For more complex models it is less likely that the formatting the output will be bottleneck in performance!

Thanks for the thoughts on this. To be clear I’m not complaining about the time taken - just interested.

Experiment - I’d already considered this (I wasn’t trying to dump work on others), but it’s not obvious how to do that well - /tmp on workers is a tmpfs but isn’t shared, and other writeable paths are NFS mounts. Hence my question to sense-check before putting in the work.

Proportion of time - I was far too imprecise - I meant that I noticed the file grows throughout model fitting rather than being dumped from RAM at the end, so wondered how ~8000 writes to 4 x 30Mb-3Gb files on NFS, & all the necessary NFS synchs might affect model fitting time, especially with the worker’s CPU maxxed. I’d guess NFS speed would decline further with many workers all sharing the same mount, though differences in model fit speed with 1 worker Vs 250 isn’t something I can say I’ve noticed/considered before.

If this were a problem it might be solved by output_dir resulting in a single copy from a tmpfs /tmp at the end of the model, though no guarantee this combined time would be faster than repeatedly writing to an NFS output_dir. That could also be a ‘way in’ to sense-check this. I’ll try it later on.


Last time i perf’d a stan model i did not see a big cost for read / writes to disk

1 Like

There will definitely be a bigger proportion of I/O for standalone generated quantities because it doesn’t do any sampling or autodiff—everything is double-based and based on previous draws.

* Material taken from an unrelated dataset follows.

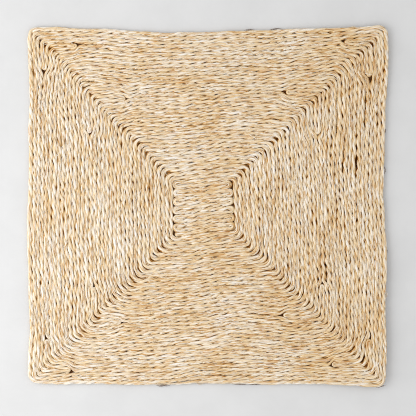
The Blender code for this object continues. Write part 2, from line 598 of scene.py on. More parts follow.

I’m not sure if there’s anything to be gained from our being more careful about buffering. It might not matter so much on my M2 notebook, but it’s probably going to matter for a cluster’s slow distributed drives.

Also, we’re redesigning a new command-line interface (not strictly replacing CmdStan, but as an alternative foundation for CmdStanPy and CmdStanR) that will support binary I/O, which doesn’t get bogged down with the conversion between ASCII and floating point and is much more compact for floating point values at high precision.

1 Like